Я еще немного постоял в темноте, потом вышел из хижины и поднял глаза к звездному небу. Как будто мог разглядеть там Элизу. Постепенно чувство глубокого покоя овладело мной, словно в этом мире, во всей Вселенной остался я один. Я стоял и смотрел на звезды, царственно сверкавшие над моей головой, они сверкали бы все равно, даже если я на них бы не смотрел. В то же время я отчетливо ощущал свое исключительное право смотреть на них, как если бы, не будь меня, этих звезд не существовало бы, они сияли специально для меня, или, точнее, это я своим взглядом освещал бесконечную темноту ночи. И в это самое мгновение я пережил особенное, новое чувство, не поддающееся описанию, чувство, будто я и есть Вселенная, я часть того мира, к которому принадлежит и Элиза. Охвативший меня покой превратился во всеобъемлющую, переполнявшую меня радость. Мне показалось, что, протягивая руки к звездам, таким огромным и таким близким, что я мог бы дотянуться до них, я дотрагивался до Элизы. Я ласкал ее, я был с ней, вновь вместе с ней, пока не пришло ощущение, что настал момент проститься с ней и уйти.

Я вернулся в дом, растянулся на циновке и тотчас заснул, провалившись в сон без сновидений.

Впервые с тех пор, как покинул Милан.

XVI. Лаура

Сегодня Лаура назвала меня мамой. Подобное случалось несколько раз, я всегда ее поправляла, прося называть меня тетей, или тетей Лаурой, или просто Лаурой. Сегодня нет, сегодня я позволила ей назвать меня мамой. Она уже очень давно не произносит слова «папа», а я делаю вид что ничего не происходит.

Была минута, когда Франческо меня просто взбесил.

Когда он сказал мне, что ему обязательно надо уехать, я поняла его. Я почувствовала, что это, быть может, единственно правильный поступок, который он должен совершить в этой ситуации. Потому что, особенно в последнее время, он был уже совсем не в себе. Вместо того чтобы взять себя в руки, перебороть горе, он все больше погружался в него, и все это отражалось на девочке. Я сама попросила его привезти ее жить ко мне, поскольку он был не в состоянии ухаживать за ней. Его боль вышла за рамки переживании от утраты Элизы, что-то сломалось в нем, не знаю что, но что-то, что постепенно сжигало его душу, настолько, что он был близок к безумию и вел себя как параноик. Ему следовало бы показаться врачу, но он не хотел и слышать об этом. Всего один раз я спросила, не хотел бы он поговорить с доктором Барди, — он посмотрел на меня с такой презрительной ухмылкой, что я зареклось заводить с ним речь о врачах. Не в его характере пойти и рассказать о своих проблемах психиатру, а в том состоянии, что он пребывал, и подавно! И коль скоро он испытывал потребность уехать я подумала, что это верное решение, что ему так и надо поступить… хотя не знаю… Но я верила, что пройдет месяц, два, может быть, три, и Франческо, затеявший свою поездку исключительно ради того, чтобы побыть одному, вернется, как это с ним однажды уже было. А когда проходили дни, недели и месяцы, а он все не возвращается, я взъярилась.
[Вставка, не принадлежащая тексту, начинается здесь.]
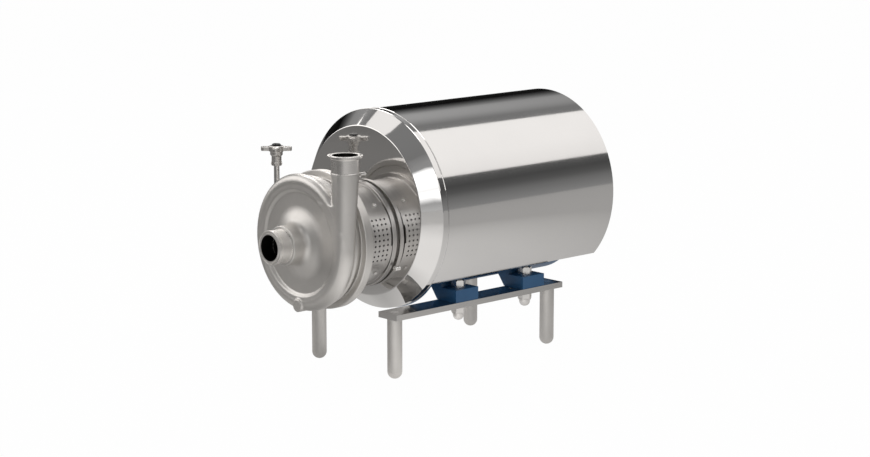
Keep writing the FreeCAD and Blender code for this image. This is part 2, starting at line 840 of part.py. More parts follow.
def slot_rays(name, x, depth, start, end, count, width):
    """Radial air slots about the shaft axis, as cutting blocks."""
    tools = []
    for i in range(count):
        degrees = 360.0 * i / count
        ray = DOC.addObject("Part::Box", "%s_%d" % (name, i))
        ray.Length = float(depth)
        ray.Width = width
        ray.Height = end - start
        bind(ray, "Length", depth)
        turn = Rotation(Vector(1, 0, 0), degrees)
        corner = turn.multVec(Vector(0, -width / 2, start))
        ray.Placement = Placement(Vector(float(x), corner.y, float(SHAFT_Z) + corner.z), turn)
        tools.append(ray)
    return tools


def make_terminal_box():
    """The terminal box on the motor, its lid and a blanked cable entry."""
    x = BARREL_START + 24
    z = SHAFT_Z + d.box_pad_height + d.seat_clearance
    y = -d.box_width / 2
    blank = block("box_blank", (d.box_length, d.box_width, d.box_height), x, y, z)
    hollow = block("box_hollow", (d.box_length - 8, d.box_width - 8, d.box_height), x + 4, y + 4, z + 4)
    entry = rod("box_entry", 12.6, 20, x + d.box_length / 2, d.box_width / 2 - 10, z + d.box_height / 2,
                Vector(0, 1, 0))
    subpart(carved("terminal_box", blank, [hollow, entry]), "terminal_box")
    subpart(block("terminal_lid", (d.box_length, d.box_width, d.lid_height), x, y,
                  z + d.box_height + d.seat_clearance), "terminal_lid")
    cap = rod("entry_cap", 15.5, 7, x + d.box_length / 2, d.box_width / 2 + d.seat_clearance,
              z + d.box_height / 2, Vector(0, 1, 0))
    stem = rod("entry_stem", 12.5, 8, x + d.box_length / 2, d.box_width / 2 - 7, z + d.box_height / 2,
               Vector(0, 1, 0))
    subpart(joined("entry_plug", [cap, stem]), "entry_plug")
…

Я знала подлинную причину моей ярости. Я желала, чтобы он вернулся не к Лауре, а ко мне. Я желала, чтобы он вернулся, потому что до сих пор я люблю его. Бессмысленно отрицать это. Я не переставала его любить. Доктор Барди был прав. Я поняла это после разрыва с Флавио и последовавшей депрессии. Я поняла это по окончании одной моей любовной истории, затем второй — обе закончились крахом по одной и той же причине. И этой причиной был Франческо. Из-за этого я даже не попыталась вернуться к Флавио. Раньше было иначе, раньше мне удавалось скрывать свою любовь даже от себя самой, отстраниться от нее, как формулировал Барди, сублимировать ее в ту жизнь, которая меня устраивала. Осознав это, я осознала и то, что будет несправедливо вернуться к Флавио, притом что он этого хотел, потому что это было бы сродни предательству.